Select an Investment Platform: You can invest through an online brokerage platform or, in many cases, directly through your bank. Look for platforms with low fees, a user-friendly interface, and educational resources.
Set Up Automatic Contributions: The most successful investing strategy is consistent. Set up an automatic monthly transfer from your bank account to your investment account. This practice, known as dollar-cost averaging, means you buy more shares when prices are low and fewer when they are high, smoothing out your average purchase price over time.
The Psychology of Successful Investing
Your behavior is often a greater determinant of success than your specific investment choices.

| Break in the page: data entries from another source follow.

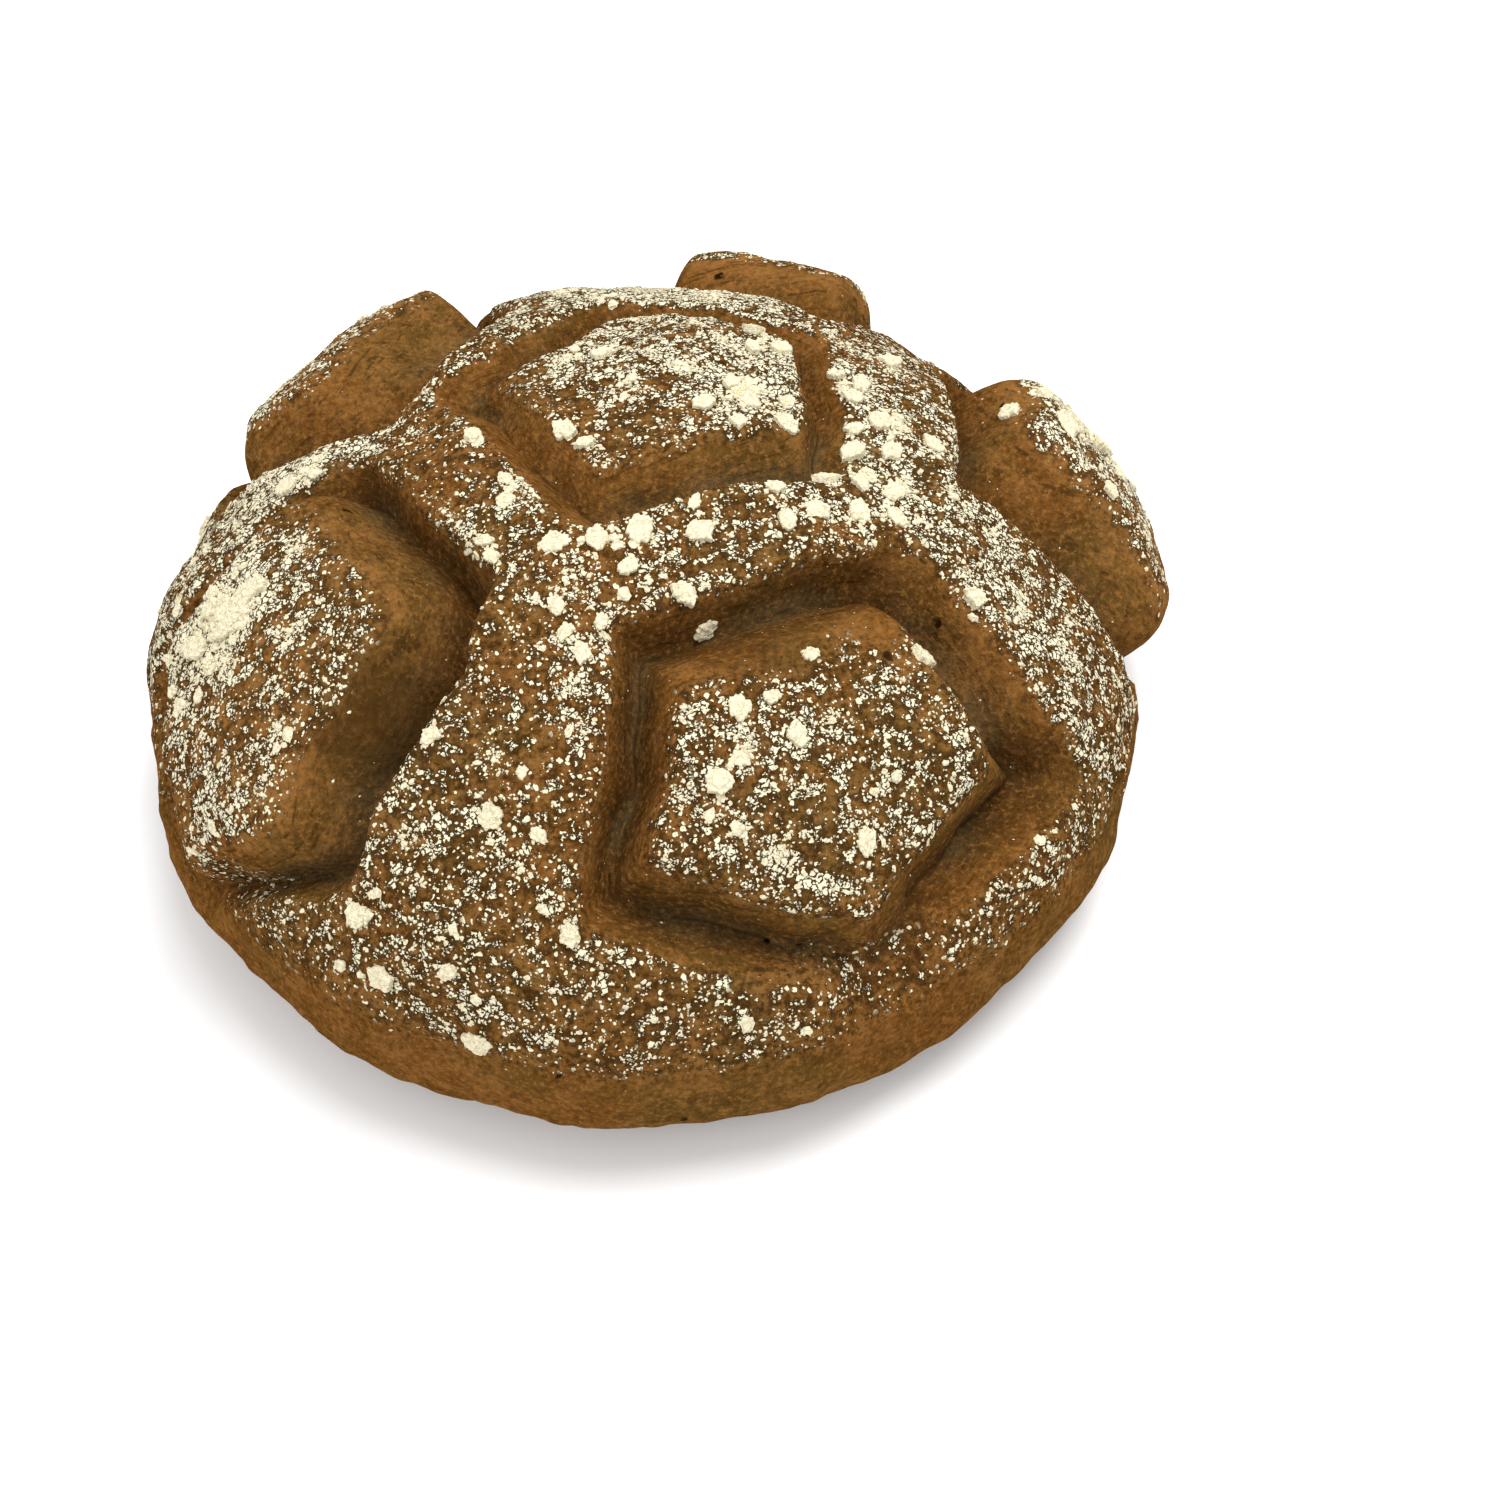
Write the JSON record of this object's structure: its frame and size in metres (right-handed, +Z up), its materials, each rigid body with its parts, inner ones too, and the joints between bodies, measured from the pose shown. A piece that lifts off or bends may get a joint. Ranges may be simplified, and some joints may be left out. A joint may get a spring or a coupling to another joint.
{
  "type": "round loaf of gluten-free bread",
  "caption": "Whole round gluten-free loaf with a dark floured crust pressed with pentagon patches that swelled up in baking.",
  "frame": {"origin": "on the flat base, under the middle of the round crust", "axes": "+Z up from the base; -Y towards the viewer of the picture, +X to the viewer's right"},
  "size_m": [0.2304, 0.2242, 0.0956],
  "materials": {
    "crust": "matte baked crust with flour on it"
  },
  "bodies": {
    "root": {"loaf": "crust"}
  },
  "joints": []
}
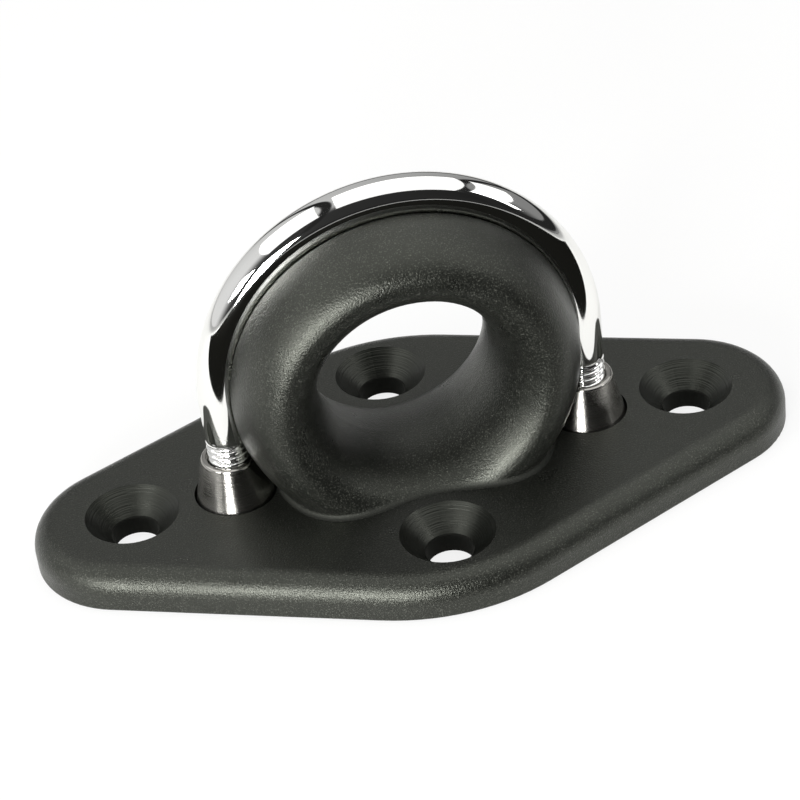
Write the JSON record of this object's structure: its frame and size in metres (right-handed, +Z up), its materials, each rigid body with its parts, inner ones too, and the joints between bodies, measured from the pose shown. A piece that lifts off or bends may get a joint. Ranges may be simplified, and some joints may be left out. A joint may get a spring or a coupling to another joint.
{
  "type": "rope fairlead eye",
  "caption": "Deck fairlead: a black nylon diamond base with countersunk screw holes carries an upright flared eye for a rope, with a polished stainless bow seated round its rim.",
  "frame": {"origin": "middle of the underside of the base, on the deck", "axes": "+Z up from the deck, Y along the rope through the eye, X along the long side of the base"},
  "size_m": [0.108, 0.06, 0.0501],
  "materials": {
    "black_nylon": "moulded glass-filled nylon, satin with a fine grain",
    "polished_stainless": "mirror polished",
    "turned_stainless": "fine turned"
  },
  "bodies": {
    "root": {"moulded_body": "black_nylon", "steel_bow": "polished_stainless", "left_sleeve_nut": "turned_stainless", "right_sleeve_nut": "turned_stainless"}
  },
  "joints": []
}
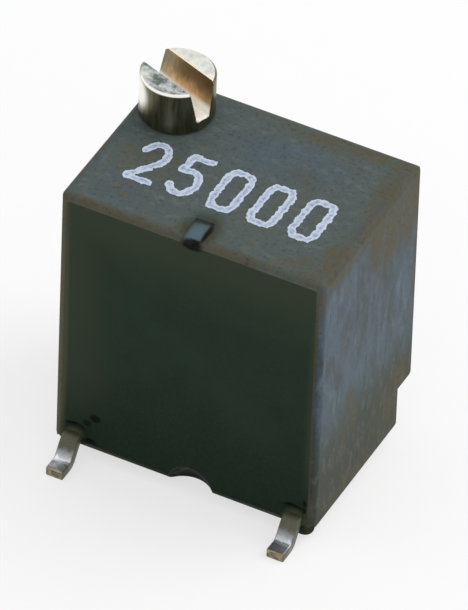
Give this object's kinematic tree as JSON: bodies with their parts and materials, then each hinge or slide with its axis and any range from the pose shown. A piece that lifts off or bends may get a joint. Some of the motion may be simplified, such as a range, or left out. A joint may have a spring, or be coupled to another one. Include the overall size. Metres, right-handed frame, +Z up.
{
  "type": "trimmer potentiometer",
  "caption": "Small sealed square trimmer potentiometer on gull-wing leads, set from its top by a slotted screw that turns a worm and wheel.",
  "frame": {"origin": "on the board surface, under the middle of the case", "axes": "+Z up, away from the board, along the adjusting screw; -Y is the face with two leads; +X is to the right of that face"},
  "size_m": [0.0066, 0.0068, 0.0089],
  "materials": {
    "case_plastic": "satin moulded thermoset",
    "sealing_resin": "smooth cured epoxy",
    "alumina": "fine fired ceramic",
    "resistive_ink": "printed and fired",
    "conductor_ink": "printed and fired silver",
    "tinned_lead": "tin plated",
    "solder": "bright",
    "seal_rubber": "smooth",
    "clip_steel": "stamped",
    "screw_brass": "turned and nickel flashed",
    "rotor_plastic": "moulded",
    "contact_alloy": "stamped spring alloy"
  },
  "bodies": {
    "case": {"housing": "case_plastic", "front_potting": "sealing_resin", "element_substrate": "alumina", "resistive_track": "resistive_ink", "end_pad_1": "conductor_ink", "end_pad_3": "conductor_ink", "collector_track": "conductor_ink", "terminal_1": "tinned_lead", "terminal_2": "tinned_lead", "terminal_3": "tinned_lead", "solder_joint_1": "solder", "solder_joint_2": "solder", "solder_joint_3": "solder", "screw_seal": "seal_rubber", "screw_retainer": "clip_steel"},
    "screw": {"adjustment_screw": "screw_brass"},
    "rotor": {"rotor_gear": "rotor_plastic", "wiper_spring": "contact_alloy"}
  },
  "joints": [
    {"name": "screw_turn", "type": "hinge", "parent": "case", "child": "screw", "pos_m": [-0.00237, 0.00135, 0.00888], "axis": [0, 0, 1], "range_deg": [-2070, 2250]},
    {"name": "rotor_turn", "type": "hinge", "parent": "case", "child": "rotor", "pos_m": [0, 0.00135, 0.00413], "axis": [0, -1, 0], "range_deg": [-138, 150]}
  ],
  "couplings": [
    {"joint": "rotor_turn", "follows": "screw_turn", "ratio": 0.066667}
  ]
}
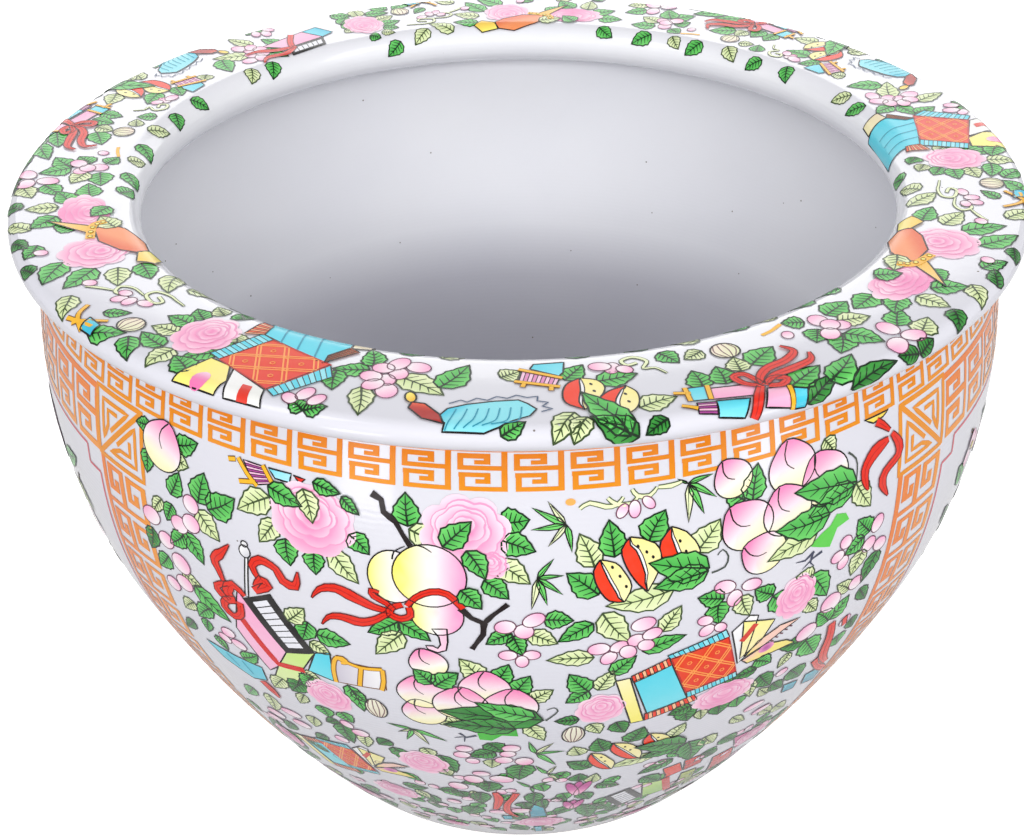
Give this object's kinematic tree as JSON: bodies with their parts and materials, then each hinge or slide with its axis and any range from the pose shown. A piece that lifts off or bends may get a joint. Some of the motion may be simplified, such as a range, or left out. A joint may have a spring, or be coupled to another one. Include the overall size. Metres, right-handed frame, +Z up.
{
  "type": "fish bowl jardiniere",
  "caption": "Round open porcelain bowl on a low foot ring, with a broad overhanging rim, a key fret neck, two fret frames and flowered enamel grounds.",
  "frame": {"origin": "centre of the foot ring's standing face", "axes": "+Z up the bowl's axis of revolution, -Y to the front, the middle of one flowered ground, +X to the right-hand fret frame"},
  "size_m": [0.4061, 0.4062, 0.2979],
  "materials": {
    "porcelain": "clear glossy glaze",
    "slip": "fired slip under the glaze",
    "biscuit": "unglazed, ground flat",
    "fret_enamel": "glossy overglaze enamel",
    "line_enamel": "glossy overglaze enamel",
    "picture_enamel": "glossy overglaze enamel",
    "flower_enamel": "glossy overglaze enamel"
  },
  "bodies": {
    "root": {"foot_ring": "biscuit", "foot_slip_joint": "slip", "floor_slab": "porcelain", "floor_slip_joint": "slip", "lower_wall": "porcelain", "wall_slip_joint": "slip", "upper_wall": "porcelain", "rim_slip_joint": "slip", "rim": "porcelain", "neck_fret_strip_1": "fret_enamel", "neck_fret_strip_2": "fret_enamel", "neck_fret_strip_3": "fret_enamel", "neck_fret_strip_4": "fret_enamel", "neck_fret_strip_5": "fret_enamel", "neck_fret_strip_6": "fret_enamel", "flowered_rim": "flower_enamel", "fret_frame_right": "fret_enamel", "frame_line_right": "line_enamel", "picture_right": "picture_enamel", "fret_frame_left": "fret_enamel", "frame_line_left": "line_enamel", "picture_left": "picture_enamel", "flowered_ground_front": "flower_enamel", "flowered_ground_back": "flower_enamel"}
  },
  "joints": []
}
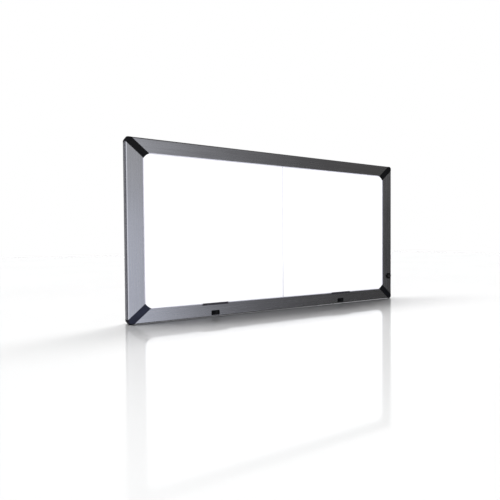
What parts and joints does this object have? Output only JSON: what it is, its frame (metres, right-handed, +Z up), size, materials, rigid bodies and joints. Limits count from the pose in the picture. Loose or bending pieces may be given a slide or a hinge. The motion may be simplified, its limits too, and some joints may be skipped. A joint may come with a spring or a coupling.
{
  "type": "led panel light",
  "caption": "Flat edge-lit LED viewing panel: mitred aluminium frame with black corners, two lit banks, film rests, rocker switches and a brightness dial.",
  "frame": {"origin": "middle of the flat underside that the panel stands on, midway through its depth", "axes": "+X along the width to the right as seen from the front, +Y from the lit face to the back, +Z up"},
  "size_m": [1, 0.0367, 0.51],
  "materials": {
    "frame_aluminium": "satin anodised, faint brushing along each rail",
    "corner_plastic": "moulded, fine grain",
    "diffuser_acrylic": "opal sheet, lit from behind",
    "guide_acrylic": "clear sheet",
    "reflector_film": "white film",
    "led_board": "white solder mask on a metal core",
    "led_chip": "phosphor over a white package",
    "inner_sheet": "mill finish",
    "back_sheet": "dark powder coat",
    "screw_steel": "zinc plated",
    "rest_plastic": "extruded, smooth",
    "switch_plastic": "moulded, polished",
    "terminal_brass": "stamped, tinned",
    "dial_plastic": "moulded, fine grain",
    "cap_plastic": "spun finish",
    "pot_metal": "plated",
    "lead_jacket": "insulation",
    "case_plastic": "moulded",
    "circuit_board": "solder mask",
    "component_body": "assorted"
  },
  "bodies": {
    "panel": {"back_panel": "back_sheet", "back_panel_screws": "screw_steel", "bank_divider": "reflector_film", "bottom_rail": "frame_aluminium", "corner_piece_bottom_left": "corner_plastic", "corner_piece_bottom_right": "corner_plastic", "corner_piece_top_left": "corner_plastic", "corner_piece_top_right": "corner_plastic", "corner_screws": "screw_steel", "diffuser_left": "diffuser_acrylic", "diffuser_right": "diffuser_acrylic", "dimmer_body": "pot_metal", "dimmer_lead": "lead_jacket", "dimmer_nut": "pot_metal", "driver_board": "circuit_board", "driver_case": "case_plastic", "driver_components": "component_body", "driver_cover": "case_plastic", "driver_screws": "screw_steel", "film_rest_left": "rest_plastic", "film_rest_right": "rest_plastic", "led_board_bottom_left": "led_board", "led_board_bottom_right": "led_board", "led_board_top_left": "led_board", "led_board_top_right": "led_board", "led_chips_bottom_left": "led_chip", "led_chips_bottom_right": "led_chip", "led_chips_top_left": "led_chip", "led_chips_top_right": "led_chip", "led_leads_left": "lead_jacket", "led_leads_right": "lead_jacket", "left_rail": "frame_aluminium", "light_guide_left": "guide_acrylic", "light_guide_right": "guide_acrylic", "power_inlet": "switch_plastic", "power_inlet_pin": "pot_metal", "power_lead": "lead_jacket", "reflector_left": "reflector_film", "reflector_right": "reflector_film", "right_rail": "frame_aluminium", "support_plate": "inner_sheet", "support_plate_screws": "screw_steel", "switch_housing_left": "switch_plastic", "switch_housing_right": "switch_plastic", "switch_lead_left": "lead_jacket", "switch_lead_right": "lead_jacket", "switch_terminals_left": "terminal_brass", "switch_terminals_right": "terminal_brass", "top_rail": "frame_aluminium"},
    "rocker_left": {"rocker_left": "switch_plastic"},
    "rocker_right": {"rocker_right": "switch_plastic"},
    "dial": {"dimmer_knob": "dial_plastic", "dimmer_shaft": "pot_metal", "knob_cap": "cap_plastic"}
  },
  "joints": [
    {"name": "rocker_left_tilt", "type": "hinge", "parent": "panel", "child": "rocker_left", "pos_m": [-0.243, -0.013, 0.012], "axis": [0, 0, 1], "range_deg": [0, 18]},
    {"name": "rocker_right_tilt", "type": "hinge", "parent": "panel", "child": "rocker_right", "pos_m": [0.243, -0.013, 0.012], "axis": [0, 0, 1], "range_deg": [0, 18]},
    {"name": "dial_turn", "type": "hinge", "parent": "panel", "child": "dial", "pos_m": [0.483, -0.016, 0.088], "axis": [0, -1, 0], "range_deg": [0, 280]}
  ]
}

Think in Decades, Not Days: Investing is a marathon. Ignore the daily noise of market fluctuations. Focus on the long-term trend of economic growth.
Embrace Market Downturns: A market decline is not a loss unless you sell. For a young investor making regular contributions, a downturn is a sale—a chance to buy assets at a lower price.
Avoid the Herd Mentality: Do not chase investments that are currently popular. The time to buy is often when others are fearful, and the time to be cautious is when others are greedy.
Investing is not a secret code for the elite; it is a accessible process of systematic wealth creation. It begins with education and is executed through discipline. The greatest risk is not short-term market volatility, but the long-term certainty that inflation will diminish the value of uninvested cash. By starting early, investing consistently in diversified assets, and maintaining a long-term perspective, you harness the power of compound growth.
Your journey begins with a single, deliberate action. Open an investment account this week—even if you do not fund it immediately. Research one low-cost index fund or ETF. Set a small, automatic monthly contribution that you will not miss.
The amount is irrelevant; the habit is everything. You are not just moving money; you are shifting your mindset from a consumer of resources to a builder of capital.